No wonder the Raiders are 31st in the league, against the run.
Shine yo shoes, Rashard!!!
We'd like to think this would be Nnamdi Asomugha's reaction when he is finally traded out of Oakland. "Freeeeeeeeeedom!"
The best thing about the Oakland Raiders is, Nnamdi Asomugha. We know this because in 2006 he returned an interception for a touchdown, in a rare Raiders victory over the Steelers. We would embed the "youtube" video, but all game tape and records have been deleted from the 2006 NFL season. None of that stuff REALLY happened....
Believed to be the "best shutdown corner in the game," Asomugha has one interception on the season. One.
On the other side of Asomugha is seven year pro Chris Johnson. Johnson has a team leading three interceptions (tied with Huff) and has been the Raiders "most improved player" according to a drunk guy at the bar.
Tyvon Branch and former Texas standout, Micheal Huff are your 2009 Oakland Raider starting safeties.
Do you hear that? That's Sant and Hines shivering in their snuggies........ NOT.
What do you guys think - is Tom Cable...
A) Pondering remedies for global warming
B) Trying to figure out why he picked Jamarcus Russell over Jeff Garcia
C) Deciding whether he wants a Big Mac or a Filet of Fish for lunch, or
D) Thinking through his exit strategy
We're not really going to get into the whole assaulting his assistant coach thing.
Frankly, it's none of our business.
All we're going to say is - Just look at Randy Hanson (the infamous assistant coach)...
Tell us you wouldn't punch that guy in the face.

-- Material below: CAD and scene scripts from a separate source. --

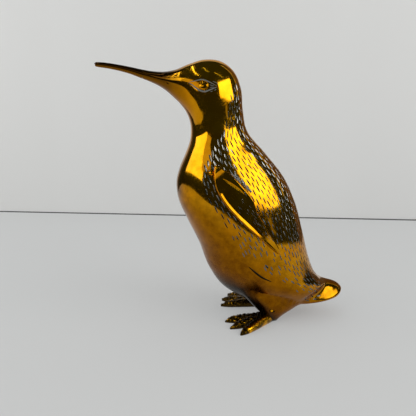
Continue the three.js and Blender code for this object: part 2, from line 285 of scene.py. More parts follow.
def skin_point(station, angle):
    """A point of the body's skin. Angle 0 is along the back and pi along the belly."""
    row = through(BODY, station / LAST_STATION)
    back = Vector((row[0], 0, row[1]))
    front = Vector((row[2], 0, row[3]))
    half_width, sink, ridge = row[4:]
    side = math.sin(angle)
    from_ridge = (abs(math.pi - angle) - math.pi / 2) / RIDGE_ANGLE
    spread = (1 - ridge) * abs(side) + ridge * math.exp(-from_ridge * from_ridge)
    depth = math.cos(angle) - sink * side * side
    point = (back + front) / 2 + (back - front) / 2 * depth
    point.y = -math.copysign(half_width * spread, side)
    return point * MM


# Legs. Each row has the height, the distance behind the leg's place, and half the length and
# half the width of a slice.
LEG_X = 43
LEG_Y = 17.6
LEG = (
    (1.2, 0, 4.4, 4.2),
    (3.4, 0, 6.2, 5.4),
    (8, 0.4, 11.5, 7.6),
    (14, 1.6, 19, 10.2),
    (23, 1, 26, 12.6),
    (34, -3, 28, 12),
    (46, -7, 24, 8),
)
LEG_STEPS = 60
LEG_ROWS = [through(LEG, step / LEG_STEPS) for step in range(LEG_STEPS + 1)]
LEG_BLEND = 7
UNDERSIDE = -0.1


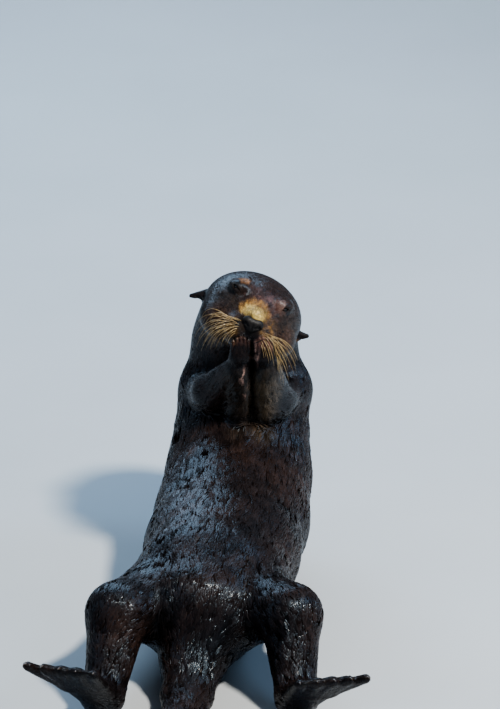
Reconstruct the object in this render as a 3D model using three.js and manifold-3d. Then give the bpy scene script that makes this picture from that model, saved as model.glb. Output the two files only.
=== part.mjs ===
// A life-size sea otter that lies on its back and sits up to eat, with both forepaws at its mouth.
//
// The body is one soft-edged form, built from tapered limbs and egg shapes that flow into each
// other, and parted by thin flat cuts into the parts a person would name. Millimetres, +Z up, the
// otter faces -Y, and its own left side is +X. The floor is z = 0, and the origin is on the floor
// in the middle of the flat of its back, under its centre of mass.
import * as THREE from "three";
import { mergeVertices } from "three/addons/utils/BufferGeometryUtils.js";
import Module from "manifold-3d";

const wasm = await Module();
wasm.setup();

// ---- Driving sizes --------------------------------------------------------------------------

const GAP = 0.4; // clearance between two parts that meet
const HAIR = 0.004; // corners closer than this are one
const SKULL_WIDTH = 148; // across the head above the ears, coat included
const EAR_HEIGHT = 370; // floor to the line between the ear roots
const HEAD_BACK = 25; // degrees that the head tips back
const HEAD_LEAN = 22.5; // degrees that the crown leans to the otter's left
const HEAD_TURN = 4; // degrees that the face turns to the otter's left
const HEAD_NOD = 11; // degrees that the face nods towards the paws
const EYE_RADIUS = 8;
const EYE_PROUD = 0.8; // how far the ball stands out of the fur
const EAR_LENGTH = 25;
const EAR_FOLDED = 21; // the left ear lies more folded
const FOOT_LENGTH = 186; // heel to the tip of the longest toe
const FOOT_SPREAD = 104; // across the toes of a hind foot
const TOES = 5;
const PAW_PLANE = 3; // x of the plane in which the two forepaws press together



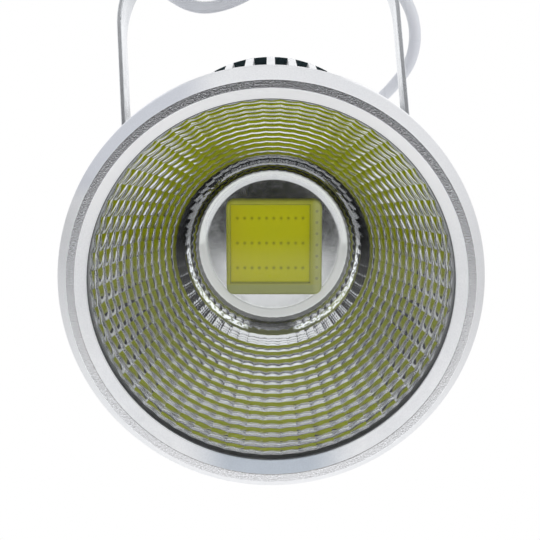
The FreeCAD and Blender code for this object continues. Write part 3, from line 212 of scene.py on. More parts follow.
class Graph:
    """A node tree built from its output backwards."""

    def __init__(self, tree, output_kind):
        tree.nodes.clear()
        self.tree = tree
        self.output = tree.nodes.new("ShaderNode" + output_kind)

    def feed(self, socket, value):
        if isinstance(value, Field):
            self.tree.links.new(value.socket, socket)
        elif socket.type == "RGBA":
            socket.default_value = (*value, 1.0)
        else:
            socket.default_value = value

    def node(self, kind, inputs=None, **settings):
        node = self.tree.nodes.new("ShaderNode" + kind)
        for key, value in settings.items():
            setattr(node, key, value)
        for key, value in (inputs or {}).items():
            self.feed(node.inputs[key], value)
        return node

    def add(self, kind, inputs=None, output=0, **settings):
        return Field(self, self.node(kind, inputs, **settings).outputs[output])

    def finish(self, shader):
        self.feed(self.output.inputs["Surface"], shader)

    def principled(self, look):
        self.finish(self.add("BsdfPrincipled", look))

    def position(self, in_head=False):
        """Object coordinates in mm, in the head frame if asked."""
        place = self.add("TexCoord", output="Object")
        if in_head:
            place = self.add("Mapping", {"Vector": place, "Rotation": ROW_TO_HEAD.to_euler(),
                                         "Location": ROW_TO_HEAD.to_translation()})
        return self.add("VectorMath", {0: place, "Scale": 1.0 / MM}, operation="SCALE")

    def head_position(self):
        """Head coordinates in mm: the vector, then x, y (depth) and z."""
        place = self.position(in_head=True)
        parts = self.node("SeparateXYZ", {0: place}).outputs
        return (place, *(Field(self, part) for part in parts))

    def noise(self, place, scale, detail=2.0, rough=0.5):
        return self.add("TexNoise", {"Vector": place, "Scale": scale, "Detail": detail,
                                     "Roughness": rough}, output="Fac")

    def mix(self, factor, first, second, blend="MIX"):
        """Colour mix."""
        return self.add("Mix", {"Factor": factor, 6: first, 7: second}, output=2,
                        data_type="RGBA", blend_type=blend)

    def multiply(self, first, second, factor=1.0):
        return self.mix(factor, first, second, blend="MULTIPLY")

    def mix_value(self, factor, first, second):
        return self.add("Mix", {"Factor": factor, 2: first, 3: second})

    def mix_shader(self, factor, first, second):
        return self.add("MixShader", {0: factor, 1: first, 2: second})

    def bump(self, height, depth):
        """Normal from a height field; depth is in mm."""
        return self.add("Bump", {"Height": height, "Strength": 1.0, "Distance": depth * MM},
                        output="Normal")

    def seen(self):
        """1 for rays from the camera."""
        return self.add("LightPath", output="Is Camera Ray")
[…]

1. Is it just us or has Al Davis been wearing the same glasses since like 1952?
2. We've made a huge mistake...
3. We don't think this guy's Mother hugged him enough as a child...
4. Two wrongs don't make a right...
5. Things to do in Oakland, CA = try not to get shot.
6. There's only one Oakland Zoo that matters...
Check out the asian dude in the front row...William Hung city.
7. Excessive amount of McDonald's references today. Unexplainable.
8. This preview takes up about 1/2 the entire front page of this blog. I think it's safe to say we did work, son.
And that, my friends, is a run down of the 2009 Raiders team that will make it's way to Heinz Field this weekend.